The invitations were effortless — casual as breathing, warm as the chai already on the stove.
I have been thinking about what we have traded that for.
Here in America, I have watched us slowly, quietly, close our doors. Not out of coldness — we are not a cold people. But out of something else. Busy-ness, perhaps. Or perfectionism — the belief that the home must be ready, that we must be ready, that there must be a reason grand enough to justify the invitation.
We wait until the floors are clean. Until the guest room is painted. Until the calendar clears, which of course it never does.
And so the years pass. And the table sits empty more often than it should. And we wonder, quietly, why we feel so alone.
I made a decision, not so long ago, to stop waiting.
Not a loud decision. Not a dramatic one. Just a quiet, conscious turning — back toward the thing I have always known to be true.
Community does not require a reason.
Now I invite people over for porch time. For a walk through the garden while the roses are coming in and the dahlias are just waking up. For a simple dinner where no one is performing and nothing is elaborate and the whole intention, the only intention, is this: you are here, and I am glad.
Sometimes it is just chai.
And sometimes, chai is everything.
There is a particular alchemy that happens when people gather without agenda. The conversation finds its own depth. The laughter comes easily. Someone says the thing they have been holding for months, because there is something about a warm cup and an open door that makes the truth feel safe.
This is what we are starving for.
Not more events. Not more content. Not more curated experiences delivered through a screen.
We are starving for the unremarkable Tuesday evening. The unplanned Sunday afternoon. The friend who just comes over because the door is open and the chai is on and being together is reason enough.
So I am asking you, gently, to open your door.
Not when the house is perfect. Not when the timing is right. Not when you have something worthy enough to offer.
Open it now. Sweep the porch if you must, or don’t. Put the kettle on. Send the text that says come over, nothing fancy, just us.
Let community be as simple as it was always meant to be.
—
A Million Ways to Brew Love in a Cup
Every kitchen holds its secrets.

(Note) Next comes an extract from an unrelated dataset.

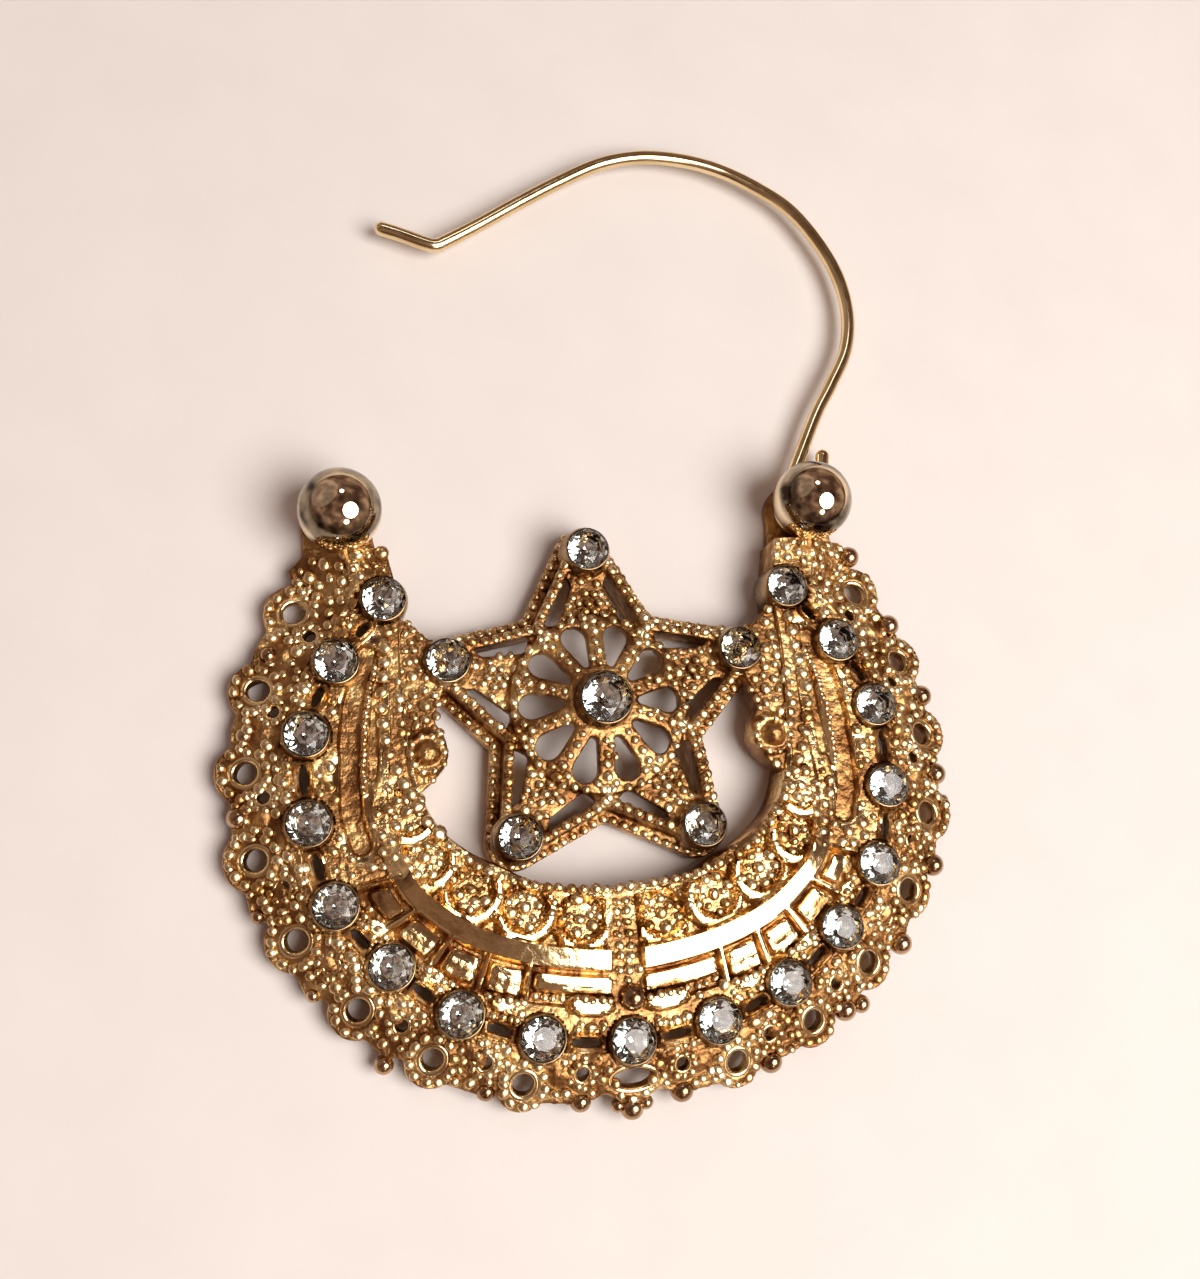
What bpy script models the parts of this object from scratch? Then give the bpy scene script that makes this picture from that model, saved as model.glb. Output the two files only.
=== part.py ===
"""Hoop earring: a cast crescent with a star, set with cut stones, on a hinged ear wire.

The earring lies on its back. +Z points out of its front, +Y towards the ear wire, and the origin
is at the middle of its length and width, on the plane that the back rests on. The sizes below
are in millimetres, and are counted from the middle of the star. Every piece is drawn with them,
and then scaled to metres and moved to its place when it is finished.
"""
import math

import bmesh
import bpy
from mathutils import Matrix

MM = 0.001
STAR_MIDDLE = (0.0, -6.0)

# Vertices nearer than this are one, and faces that differ less than this angle are one flat face
SAME_PLACE = 0.0001
FLAT_WITHIN = math.radians(0.4)

# Cut stones: round, with a table, a crown of facets and a pointed back
STONE_RADIUS = 1.1
CENTRE_STONE_RADIUS = 1.3
TABLE_SHARE = 0.56
CROWN_SHARE = 0.32
GIRDLE_SHARE = 0.09
BACK_SHARE = 0.62
GIRDLE_HEIGHT = 3.0
CENTRE_GIRDLE_HEIGHT = 4.1

# Cups: the stones sit in them with a small gap all round
STONE_GAP = 0.2
CUP_WALL = 0.2
CUP_BOTTOM = 0.9
STAR_CUP_BOTTOM = 1.35
CUP_TOP = 2.9
CUP_SIDES = 12
SEAT_FLOOR = {"radius": 0.3, "below_stone": 0.35}
SEAT_SHOULDER = 0.2
SEAT_ABOVE = 1.5
STONE_SIDES = 16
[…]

Every family, their ritual. In our home, a dozen different chais bloom like seasons — each one a small ceremony, a pause in the day’s rush.
Chai is labor made tender. The slow simmer, the careful balance, the steam that carries stories. It asks you to stop, breathe, stir with intention.

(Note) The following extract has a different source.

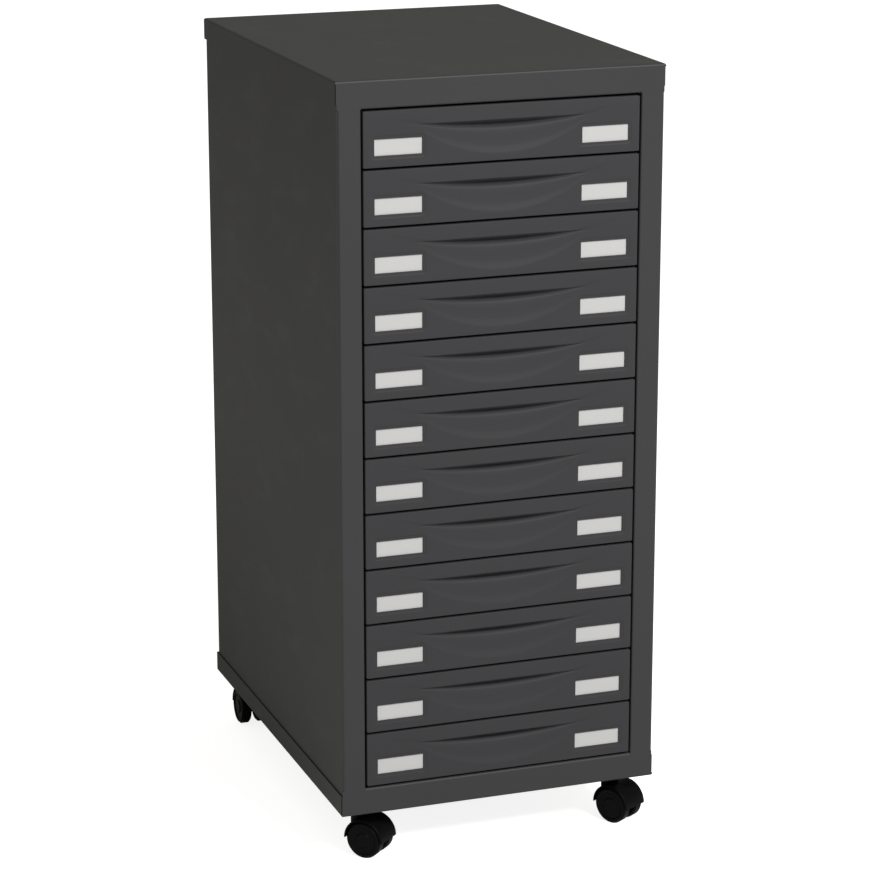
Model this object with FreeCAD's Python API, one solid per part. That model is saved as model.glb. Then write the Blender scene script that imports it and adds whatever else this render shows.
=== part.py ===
"""Steel drawer cabinet on four twin-wheel casters, twelve sheet-metal drawers.

Millimetres, +Z up, +X to the right of someone facing the drawers, the drawer
fronts face -Y. The origin is on the floor under the middle of the footprint.
"""
import math
import os

import FreeCAD
import Part

V = FreeCAD.Vector

# ---------------------------------------------------------------- overall size
WIDTH = 280.0            # over the side flanges of the caps
DEPTH = 380.0            # front plane to the back of the caps
CASTER_H = 46.0          # floor to the underside of the base
BODY_H = 614.0           # underside of the base to the top
Z_BASE = CASTER_H
Z_TOP = CASTER_H + BODY_H
Y_FRONT = -DEPTH / 2
Y_BACK = DEPTH / 2

# -------------------------------------------------------------------- carcass
CAP_T = 1.2              # sheet of the two caps
SHEET_T = 1.0            # sheet of the sides, back and racks
CAP_FLANGE = 18.5        # side and back flanges of the caps
CAP_CHAMFER_Z = 14.7     # where the end of a front flange starts to taper in
CAP_BEND_R = 2.0
CAP_RETURN = 11.0        # inward edge of a front flange along the opening
SEAM = 0.3               # open corner seam between two flanges
SEAM_RELIEF = 0.7        # the front flange stops this short of the side
RAIL_H = 23.1            # front flange of each cap, above and below the drawers
STILE_W = 19.8           # front return of a side panel
STILE_RETURN = 14.0
SIDE_BEND_R = 2.5
BACK_RETURN = 16.8
SIDE_X = WIDTH / 2 - CAP_T          # outer face of a side panel
OPEN_X = SIDE_X - STILE_W           # half width of the drawer opening

# -------------------------------------------------------------------- drawers
DRAWERS = 12
OPEN_Z0 = Z_BASE + RAIL_H
STACK_GAP = 0.8          # extra clearance above and below the whole stack
CELL_Z0 = OPEN_Z0 + STACK_GAP
PITCH = (BODY_H - 2 * RAIL_H - 2 * STACK_GAP) / DRAWERS
FRONT_GAP = 1.0          # half the gap between two fronts
FRONT_SIDE_GAP = 1.5     # front to stile
FRONT_T = 1.0
FRONT_DEEP = 16.0        # depth of the folded edges of a front
FRONT_X = OPEN_X - FRONT_SIDE_GAP
FRONT_CORNER_R = 1.2
FRONT_EDGE_R = 0.7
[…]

Whether you cradle it alone in morning quiet or pass it between laughing friends, chai becomes what you need — companion to solitude, bridge between hearts, warmth that lingers long after the last sip.
Three spices, countless possibilities. Each cup is a love letter to the ritual of slowing down.
Asha’s Chai
Makes 4 cups
2 cups whole milk
2 cups water
12 cardamom pods
12 whole black peppercorns
6 cloves
2½ tablespoons sugar, or to your preference
4 tablespoons loose leaf black tea (I’ve linked the tea I use here — Wagh Bakri Loose Assam Black Tea)
Crush the cardamom, peppercorns, and cloves together in a mortar and pestle or spice blender.
In a pot, milk meets water — crushed spices and sugar joining them, all dancing together on a low flame. Five minutes of gentle simmer. Stay close now. Don’t let the milk escape. Watch for the steam’s first whisper, then add your tea. The moment the milk is about to boil over, lift the pot away. Strain, pour, and sip.
In the weeks to come, I’ll share more chai stories from our kitchen — recipes that have warmed my solitary mornings and filled my evenings with the voices of loved ones.
—
The door is open. Come in.



I love this! Reminds me of my grandparents house. The door was always open!